Dienstag, 5. Juli 2022

Nachbereitung

Seit wir an der Eider waren, denke ich vermehrt über den Sinn des Lebens nach. Ha! Als ob ich das an allen anderen Tagen dieses Jahres (und aller vergangenen) nicht bereits zur Genüge getan hätte. Aber die Eider, die ich vor ein paar Tagen in den Text gesetzt habe, ist an der Stelle, an der wir standen, als Jürgen B. knipste, eigentlich ein stehendes Gewässer. Sie mäandert dort, unweit des einstigen Schulhauses mit seinem einsamen Schüler, weder nach links noch nach rechts, weder nach Ost noch nach West, weder nach Süd noch nach Nord. Sie ist genügsam still und gelangt trotzdem irgendwann am Eidersperrwerk vorbei in die Nordsee. Falls das Sperrwerk nicht - wie sein Name schon sagt - seine Tore schließt und der Eider den Weg versperrt. Also das Süßwasser daran hindert, sich westlich der Siehltore mit dem Salzwasser zu vermählen. Wie der Dichter sagte, wenn es ihn noch gäbe.
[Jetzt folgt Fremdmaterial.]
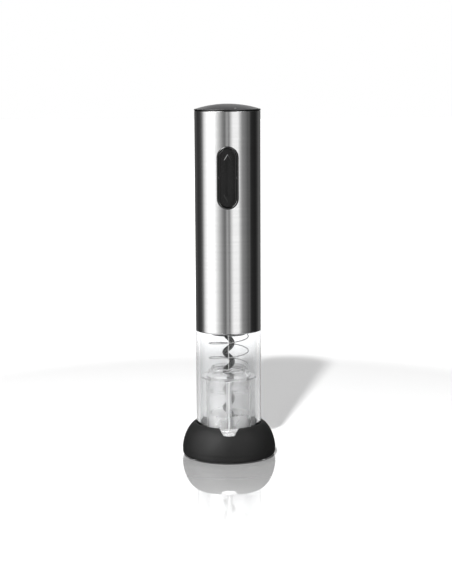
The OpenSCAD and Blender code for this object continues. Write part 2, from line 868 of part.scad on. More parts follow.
stand_shell();
stand_base();
stand_foot_ring();
stand_screws();
cutter_carrier();
cutter_pins();
for (k = [0:3]) cutter_wheel(90 * k);
clear_housing();
steel_sleeve();
chassis_front();
chassis_rear();
chassis_screws();
nose_plate();
nose_screws();
spindle_bush();
ring_gear();
motor_plate();
gearbox_screws();
motor_can();
motor_endcap();
motor_bushes();
motor_magnets();
motor_brushes();
motor_leads();
battery_tray();
for (k = [0:3]) battery_cell(k);
lower_contacts();
button_bezel();
button_pin();
switch_board();
tact_switches();
cap_collar();
rocker_button();
rotor_shaft();
armature();
commutator();
motor_pinion();
planet_carrier();
for (k = [0:2]) {
    upper_planet(thirds[k]);
    lower_planet(thirds[k]);
}
spindle();
corkscrew_worm();
neck_guide();
guide_collar();
guide_spring();
contact_plate();
top_contacts();
cap_rivet();
top_cap();
cap_seal();
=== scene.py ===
"""Looks of the electric wine opener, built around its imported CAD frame. Metres, +Z up, front towards -Y."""
import json
import math

import bmesh
import bpy
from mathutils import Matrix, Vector


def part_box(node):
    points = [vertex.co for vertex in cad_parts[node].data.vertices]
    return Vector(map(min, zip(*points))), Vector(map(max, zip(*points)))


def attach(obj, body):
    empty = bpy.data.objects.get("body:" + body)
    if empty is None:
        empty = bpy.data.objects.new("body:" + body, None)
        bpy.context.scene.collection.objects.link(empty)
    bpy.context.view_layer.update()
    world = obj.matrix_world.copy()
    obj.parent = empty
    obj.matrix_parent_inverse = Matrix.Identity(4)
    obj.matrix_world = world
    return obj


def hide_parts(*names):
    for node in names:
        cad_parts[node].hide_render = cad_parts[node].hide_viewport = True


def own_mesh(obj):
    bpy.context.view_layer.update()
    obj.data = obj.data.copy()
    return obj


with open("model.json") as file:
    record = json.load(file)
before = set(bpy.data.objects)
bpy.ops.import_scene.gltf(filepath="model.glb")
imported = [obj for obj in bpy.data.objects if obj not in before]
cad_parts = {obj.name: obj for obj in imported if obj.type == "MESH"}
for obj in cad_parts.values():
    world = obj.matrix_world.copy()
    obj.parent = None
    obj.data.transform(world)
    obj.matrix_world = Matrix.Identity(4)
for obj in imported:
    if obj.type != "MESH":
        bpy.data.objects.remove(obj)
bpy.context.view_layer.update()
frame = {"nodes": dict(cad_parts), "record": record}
scene = bpy.context.scene
MM = 0.001

# ---------------------------------------------------------------- sizes taken from the frame


def low(node):
    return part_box(node)[0]


def high(node):
    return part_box(node)[1]


BODY_R = high("steel_sleeve").x
JOINT_Z = low("steel_sleeve").z
SLEEVE_TOP = high("steel_sleeve").z
SLEEVE_WALL = 0.7 * MM
HOUSING_LOW = low("clear_housing").z
HOUSING_IN = high("nose_plate").x + 0.3 * MM
SPIGOT_TOP = high("clear_housing").z
STAND_R = high("stand_shell").x
STAND_TOP = high("stand_shell").z
STAND_LOW = low("stand_shell").z
SOCKET_R = BODY_R + 0.3 * MM
SOCKET_FLOOR = HOUSING_LOW - 0.2 * MM
BEZEL_W = high("button_bezel").x - low("button_bezel").x
BEZEL_H = high("button_bezel").z - low("button_bezel").z
BUTTON_Z = (high("button_bezel").z + low("button_bezel").z) / 2
ROCKER_W = high("rocker_button").x - low("rocker_button").x
ROCKER_H = high("rocker_button").z - low("rocker_button").z
CAP_LOW = SLEEVE_TOP + 0.2 * MM
CAP_TOP = high("top_cap").z
BOSS_LOW = low("nose_plate").z
WORM_TIP = low("corkscrew_worm").z
SPRING_LOW = low("guide_spring").z
SPRING_TOP = high("guide_spring").z
GUIDE_LOW = low("neck_guide").z
GUIDE_TOP = high("guide_collar").z
FLANGE_R = high("guide_collar").x
FLANGE_Z = high("neck_guide").z

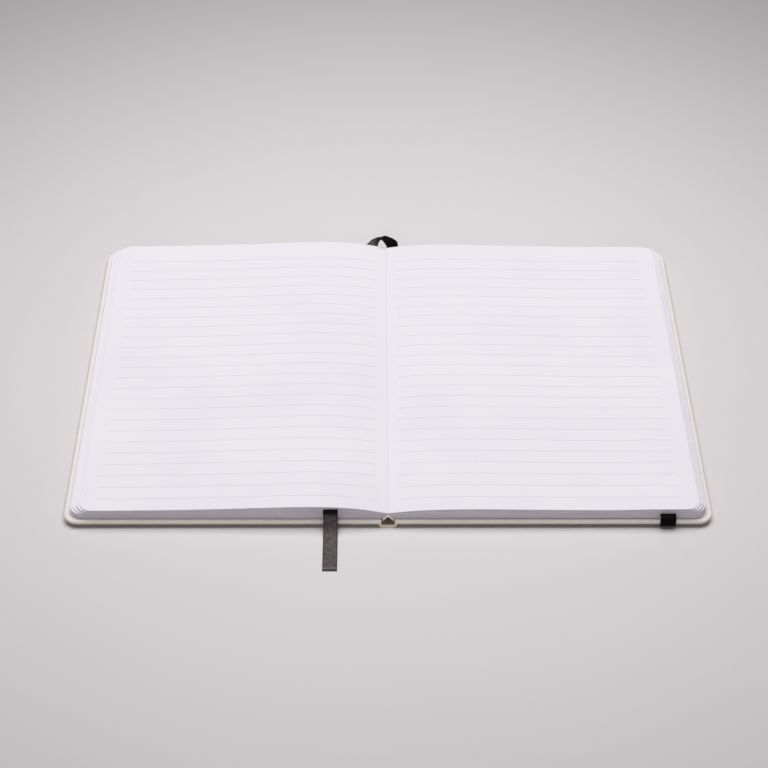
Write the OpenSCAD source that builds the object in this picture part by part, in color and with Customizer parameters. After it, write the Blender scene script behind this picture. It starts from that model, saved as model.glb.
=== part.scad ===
// An open case-bound ruled notebook, lying on a table.
// X runs across the open spread, Y up the page from tail to head, and Z up.
// The origin is on the table, under the middle of the spine strip.

/* [Cover] */
// Width of one covered board, from its joint to its fore-edge
cover_w = 145.8; // [120:0.2:170]
// Height of the cover, tail to head
cover_h = 210; // [180:1:240]
// Thickness of a bare board
board_t = 1.5; // [1.2:0.05:2.6]
// Thickness of the cover cloth
cloth_t = 0.25; // [0.15:0.05:0.35]
// Radius of the cover's outer corners
cover_r = 6.5; // [5:0.5:12]
// Rounding along the cover's edges
edge_r = 0.65; // [0.5:0.05:0.7]
// Width of the cloth that is turned in over the board
turn_in = 14; // [8:1:20]
// Height of the boards above the table
cover_lift = 1.9; // [1.4:0.1:3]
// Thickness of an endpaper
endpaper_t = 0.15; // [0.1:0.05:0.3]
// Cover cloth left bare round an endpaper
endpaper_in = 3; // [2:0.5:5]

/* [Spine] */
// Width of the covered spine strip
spine_w = 7; // [6.8:0.1:9]
// Thickness of the strip's board
strip_t = 1; // [0.6:0.1:1.2]
// Gap between the strip's edge and a board's edge
joint_gap = 0.7; // [0.5:0.1:1.5]
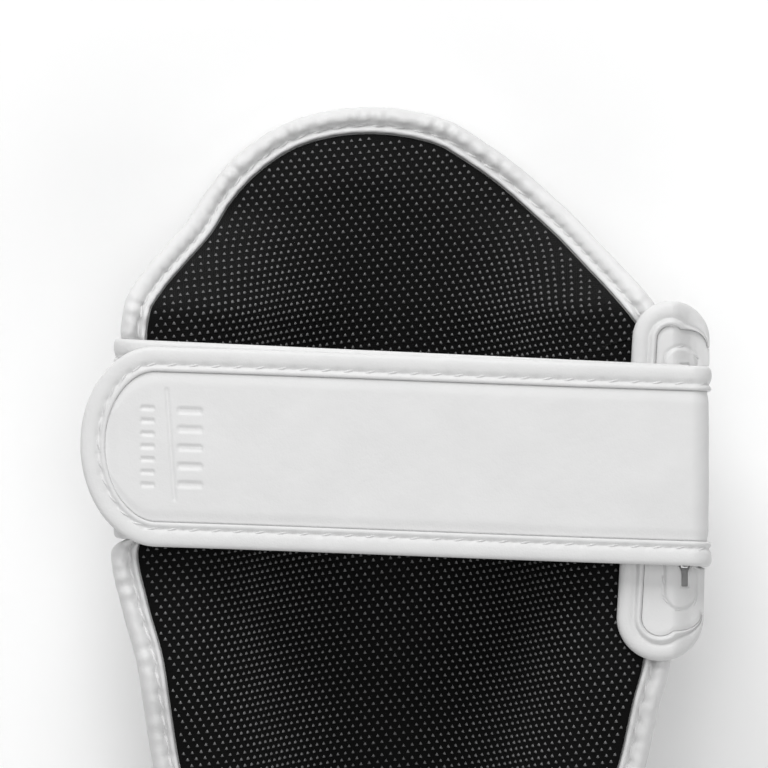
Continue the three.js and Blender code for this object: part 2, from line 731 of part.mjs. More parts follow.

Aber wir brauchen ihn nicht mehr, den Poeten, denn die Vermählung findet trotzdem statt. Liebe kann nichts aufhalten! Auch nicht der Normalbetrieb mit seiner Flutdrosselung. Entweder finden sich die beiden ungleichschweren Wässer diesseits oder jenseits der Sperre. Bei Springflut oder Sturmflut tritt die Nordsee durch die Tore in den Flusslauf hinein, auf die Eider zu, stößt ins Eiderwatt vor, dringt ins Eidervorland ein und drängt den Fluss, die Angebetete, Süße, zurück nach T. - Tönning, Delve oder Tielen. Kentert die Flut, läuft die Nordsee wieder weg ins Katinger oder Weselburener Watt. Dann darf auch die Eider wenden und der See hinterher das Hinterland entwässern.

Aber was sagt mir das jetzt über den Sinn des Lebens? Über Vorsehung oder Dichtedifferenz? Traumwelten oder Schaumkronen? Über Leerstellen im Wasser und Auftrieb im Toten Meer?